Thank you for taking the time to write and to share this article.

Thank you,
Judy Fossum
Cheyenne, WY
Jay Lloyd
11/18/2011 at 5:05 PM
I'm conflicted on this and I'm sure to draw the ire of some. Cliff has nailed the status of the VO industry, i.e. "swamped" with wannabe's just clogging the job acquisition process and lowering pay rates. And they're encouraged by VO veterans trying to "help" them with tidbits of advice that will likely only cost them money for a sure-to-fail career.

There are so many elements to the VO biz, not the least of which is NATURAL TALENT, initial training and then practice, practice, practice!

In L.A., I witnessed the modeling schools taking money and convincing short, fat girls they can be runway stars if only they spend enough on training. Ditto half-baked acting classes. And don't get me started on writer-groups where unpublished scribes are encouraged to critique each other's writing! Want to guarantee failure? Join one of those friendly groups!

As for P2P, that's a mixed bag. The sheer volume of membership waters down the quality of auditions and probably... probably gives false hope to those who really should take up another career. Jennifer Vaughn, a VERY successful voicer, wrote an excellent article, right here, detailing her financial success with P2P; she doesn't dismiss it, but isn't a big fan either.

Kudos to Cliff for saying it like it is. Simply put, just get on with your craft and don't worry about "branding." Others will "brand" you...whether you like it or not.
Jim Conlan
11/18/2011 at 10:17 AM
Cliff, I'm a writer, producer and director, and I don't think I've ever heard a more complete and cogent explanation of branding and positioning. I also agree with Paul's response. I can add only one thing: your brand doesn't merely improve your chances of being hired - but of being hired again.
Roy Wells
11/18/2011 at 9:12 AM
Really good and sincere article, Cliff. I've often wondered how a director/producer feels wading thru the hundred or so auditions that come in for a job. Given the internet and the P2P sites, each job offering is a world-wide endeavor and you've got to figure that there will always be more talentless auditions for a job than those who have really applied themselves to our vo art.
Alan Sklar
11/18/2011 at 9:05 AM
Thank you, Cliff for a very informative and insightful article. I shall forward it to many VO friends.
Alan Sklar
Paul Strikwerda
11/18/2011 at 8:48 AM
I think the biggest mistake brands make these days, is believing that they can impose their image of how they should be perceived by the market. That's a relic from the old command-control culture. The masses can't be manipulated that easily.

No matter what we come up with in terms of preferred positioning or branding, it doesn't matter what we think or try to accomplish. What matters is how we are perceived by our clients.
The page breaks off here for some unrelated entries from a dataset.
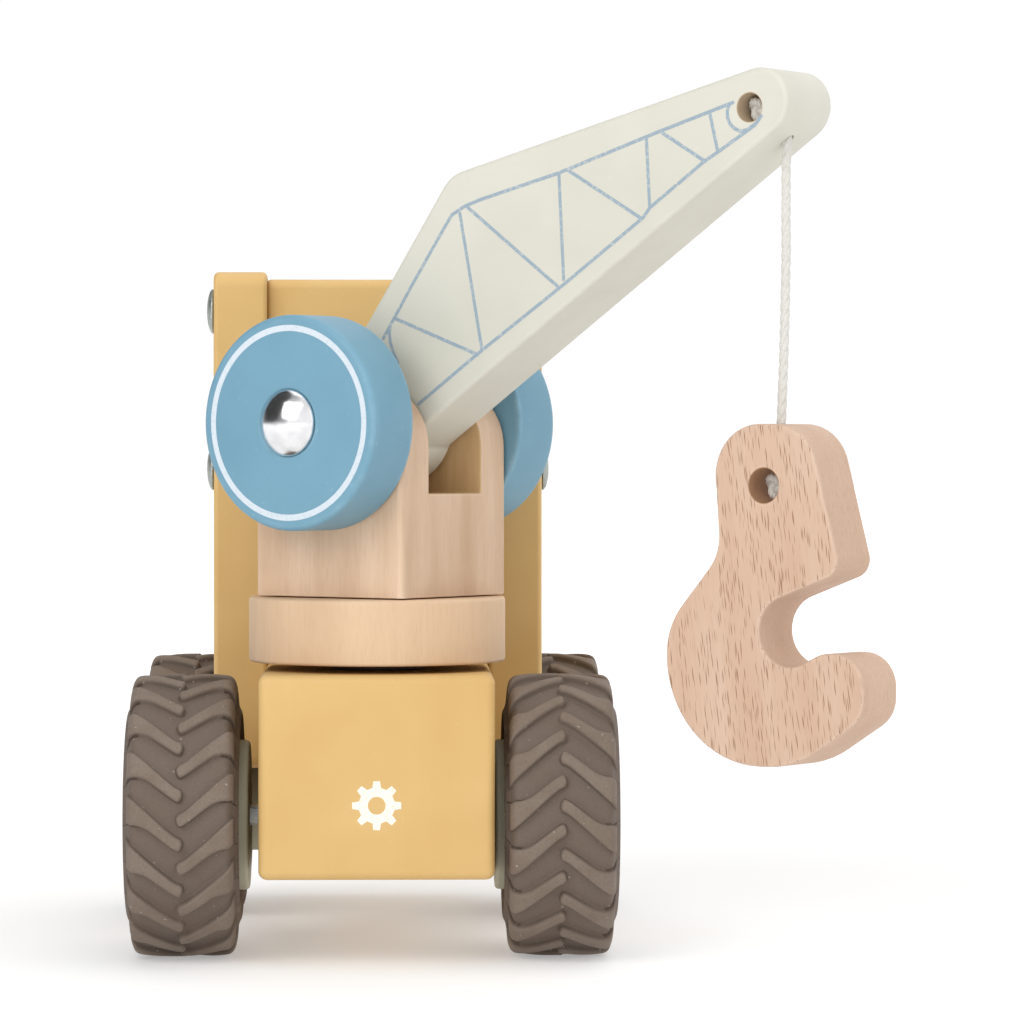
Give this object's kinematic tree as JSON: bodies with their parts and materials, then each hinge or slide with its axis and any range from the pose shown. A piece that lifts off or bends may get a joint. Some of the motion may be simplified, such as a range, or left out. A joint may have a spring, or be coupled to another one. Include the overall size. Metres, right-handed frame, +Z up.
{
  "type": "toy crane truck",
  "caption": "Wooden toy crane truck on tractor tyres: cab, turning turret, jib lifted by two hand wheels, and a wooden hook on a cord.",
  "frame": {"origin": "on the surface the wheels stand on, under the middle of the whole toy's box at rest", "axes": "+Z up, +Y forwards along the truck from its rear end to its cab, +X to the truck's right"},
  "size_m": [0.1838, 0.2447, 0.2149],
  "materials": {
    "yellow_paint": "satin mustard paint on wood",
    "turntable_wood": "bare sanded wood",
    "turret_wood": "bare sanded beech",
    "beech": "bare sanded beech",
    "cream_paint": "satin cream paint on wood with a printed grey-blue lattice",
    "blue_paint": "satin blue paint on wood with a painted white ring",
    "tyre_rubber": "matt brown moulded rubber, with tractor tread on the tyres",
    "hub_green": "matt grey-green",
    "chrome": "polished domed push-on cap",
    "steel": "plain steel",
    "cord": "white twisted cotton cord"
  },
  "bodies": {
    "truck": {"chassis_block": "yellow_paint", "cab_rear_wall": "yellow_paint", "cab_roof": "yellow_paint", "cab_bonnet": "yellow_paint", "cab_side_left": "yellow_paint", "cab_side_right": "yellow_paint", "cab_screw_left_upper": "steel", "cab_screw_left_lower": "steel", "cab_screw_left_front": "steel", "cab_screw_right_upper": "steel", "cab_screw_right_lower": "steel", "cab_screw_right_front": "steel", "slew_bolt": "steel", "slew_washer": "tyre_rubber"},
    "rear_wheels": {"rear_axle": "steel", "rear_hub_left": "hub_green", "rear_hub_right": "hub_green", "rear_tyre_left": "tyre_rubber", "rear_tyre_right": "tyre_rubber", "rear_cap_left": "chrome", "rear_cap_right": "chrome"},
    "front_wheels": {"front_axle": "steel", "front_hub_left": "hub_green", "front_hub_right": "hub_green", "front_tyre_left": "tyre_rubber", "front_tyre_right": "tyre_rubber", "front_cap_left": "chrome", "front_cap_right": "chrome"},
    "turret": {"turntable_disc": "turntable_wood", "turret_block": "turret_wood"},
    "jib": {"jib": "cream_paint", "luff_axle": "steel", "hand_wheel_left": "blue_paint", "hand_wheel_right": "blue_paint", "hand_wheel_cap_left": "chrome", "hand_wheel_cap_right": "chrome", "jib_knot": "cord", "cord_in_jib": "cord"},
    "cord_bend": {"cord_bend": "cord"},
    "cord_upper": {"cord_upper": "cord"},
    "cord": {"hoist_cord": "cord"},
    "hook": {"hook": "beech", "hook_knot": "cord", "cord_in_hook": "cord"}
  },
  "joints": [
    {"name": "rear_axle_spin", "type": "hinge", "parent": "truck", "child": "rear_wheels", "pos_m": [-0.0306, -0.0357, 0.035], "axis": [1, 0, 0], "continuous": true},
    {"name": "front_axle_spin", "type": "hinge", "parent": "truck", "child": "front_wheels", "pos_m": [-0.0306, 0.0756, 0.035], "axis": [1, 0, 0], "continuous": true},
    {"name": "turret_turn", "type": "hinge", "parent": "truck", "child": "turret", "pos_m": [-0.0294, -0.0302, 0.0892], "axis": [0, 0, 1], "range_deg": [-150, 60]},
    {"name": "jib_lift", "type": "hinge", "parent": "turret", "child": "jib", "pos_m": [-0.02823, -0.03107, 0.1323], "axis": [-0.5934, -0.8049, 0], "range_deg": [-22, 35]},
    {"name": "cord_level", "type": "hinge", "parent": "jib", "child": "cord_bend", "pos_m": [0.06727, -0.10147, 0.1974], "axis": [-0.5934, -0.8049, 0], "range_deg": [-35, 22]},
    {"name": "cord_swing", "type": "hinge", "parent": "cord_bend", "child": "cord_upper", "pos_m": [0.06704, -0.1013, 0.19], "axis": [-0.5934, -0.8049, 0], "range_deg": [-20, 25]},
    {"name": "cord_sway", "type": "hinge", "parent": "cord_upper", "child": "cord", "pos_m": [0.06699, -0.10126, 0.1845], "axis": [0.8049, -0.5934, 0], "range_deg": [-20, 20]},
    {"name": "hook_turn", "type": "hinge", "parent": "cord", "child": "hook", "pos_m": [0.06574, -0.10034, 0.1318], "axis": [0, 0, 1], "range_deg": [-180, 180]}
  ],
  "couplings": [
    {"joint": "cord_level", "follows": "jib_lift", "ratio": -1}
  ]
}
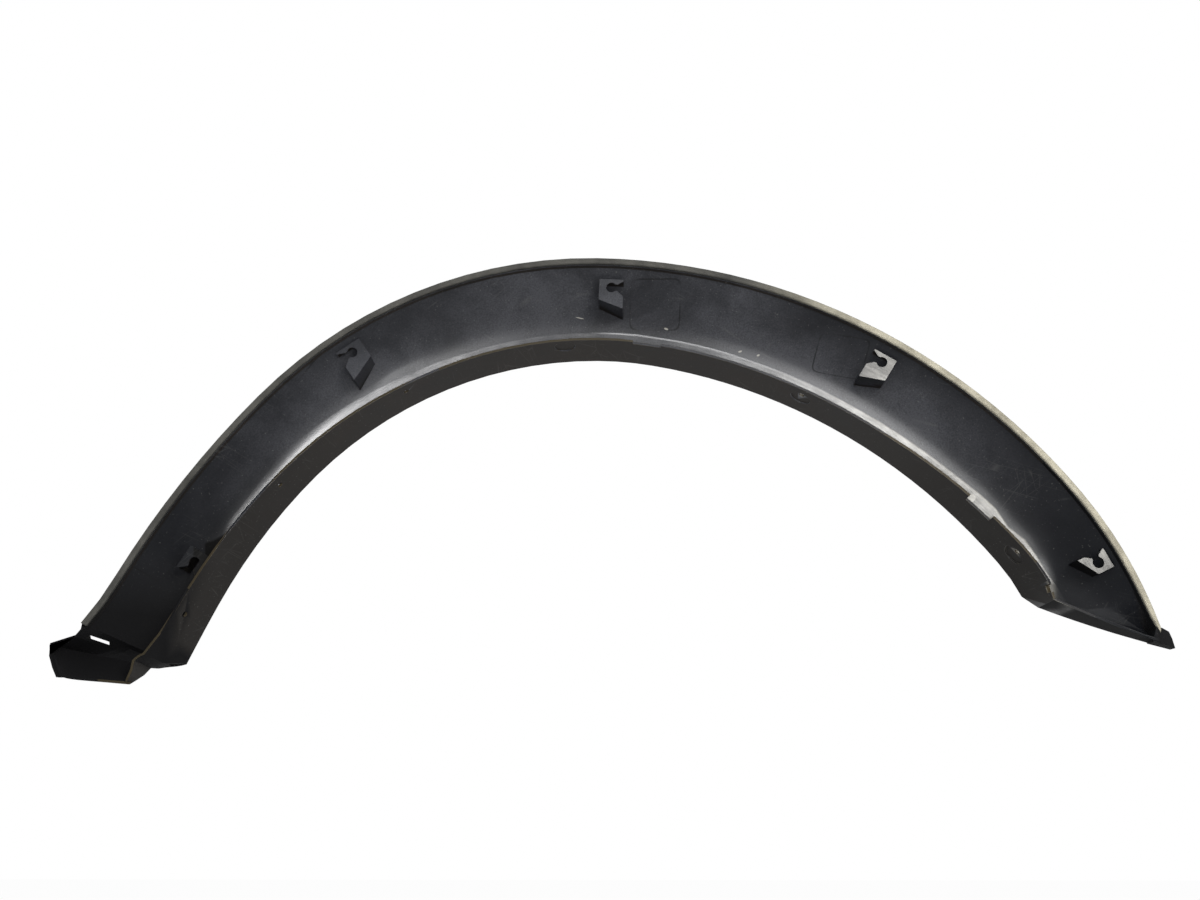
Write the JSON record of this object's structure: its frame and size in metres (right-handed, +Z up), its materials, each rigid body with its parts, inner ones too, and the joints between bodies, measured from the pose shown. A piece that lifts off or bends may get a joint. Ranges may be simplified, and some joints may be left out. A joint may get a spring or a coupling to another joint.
{
  "type": "wheel arch trim",
  "caption": "Curved moulded trim for the edge of a car's wheel opening, with clip towers inside, a return flange and a soft seal along its outer edge.",
  "frame": {"origin": "centre of the crown clip seat, on the body side of its plate", "axes": "+X along the car to the right in the picture, +Y out of the body towards the visible face, +Z up as fitted"},
  "size_m": [1.006, 0.0559, 0.4085],
  "materials": {
    "moulding": "satin moulded polypropylene, black, scuffed on the inside",
    "seal": "soft grey foam rubber strip, matt"
  },
  "bodies": {
    "root": {"arch_moulding": "moulding", "edge_seal": "seal"}
  },
  "joints": []
}
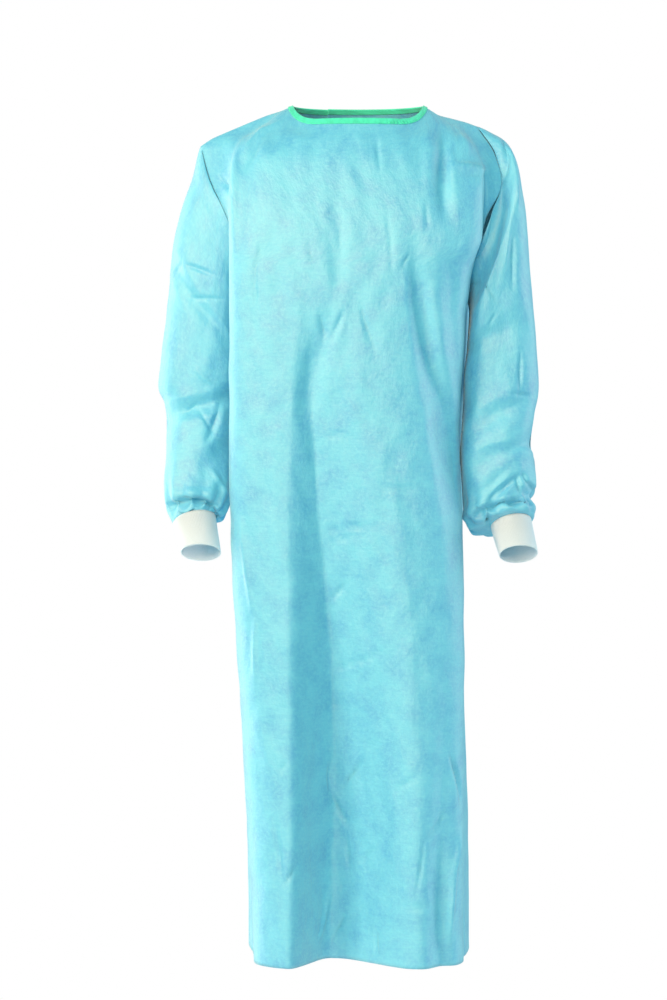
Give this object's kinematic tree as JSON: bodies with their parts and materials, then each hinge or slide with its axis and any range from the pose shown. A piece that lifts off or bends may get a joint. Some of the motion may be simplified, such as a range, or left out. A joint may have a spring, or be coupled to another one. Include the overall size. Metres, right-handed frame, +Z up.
{
  "type": "surgical gown",
  "caption": "Long-sleeved calf-length surgical gown in hollow worn form, lapping over at the back, with knitted cuffs and a bound round neck.",
  "frame": {"origin": "midway between the two side points of the neck edge, where the wearer's shoulders carry the gown", "axes": "+Z up, along the gown's length; +Y towards the gown's back, front to back; +X towards the wearer's left, across the gown"},
  "size_m": [0.5746, 0.287, 1.2805],
  "materials": {
    "gown_cloth": "soft nonwoven with a slight sheen",
    "cuff_knit": "fine ribbed knit, matte",
    "binding_tape": "folded tape, matte"
  },
  "bodies": {
    "root": {"front": "gown_cloth", "back_right": "gown_cloth", "back_left": "gown_cloth", "sleeve_right": "gown_cloth", "sleeve_left": "gown_cloth", "cuff_right": "cuff_knit", "cuff_left": "cuff_knit", "neck_binding": "binding_tape"}
  },
  "joints": []
}
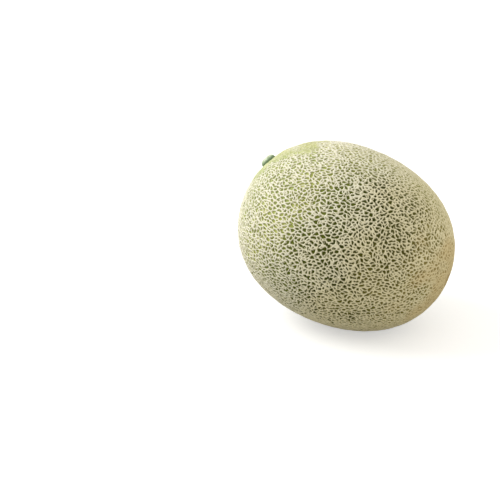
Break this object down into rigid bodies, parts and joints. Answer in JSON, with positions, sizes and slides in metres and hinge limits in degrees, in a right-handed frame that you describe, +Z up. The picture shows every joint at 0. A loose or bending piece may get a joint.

In order to find out, we need to start listening first, before we open our mouths. Of course that's rather counter-intuitive for most voice-over professional!

Maxine Lennon
11/18/2011 at 6:19 AM
This was a great article, thank you...
Pam Turlow
11/17/2011 at 10:40 AM
Thank you for posting an article that helps to possibly deter those who are jumping on the v.o. bandwagon for quick profit. Those of us who've been at this for decades know that it does take a lot of work to hone your craft, to become a seasoned pro. Great article!!
Holly Franklin
11/17/2011 at 10:28 AM
Good ole Cliffy is a wise one indeed!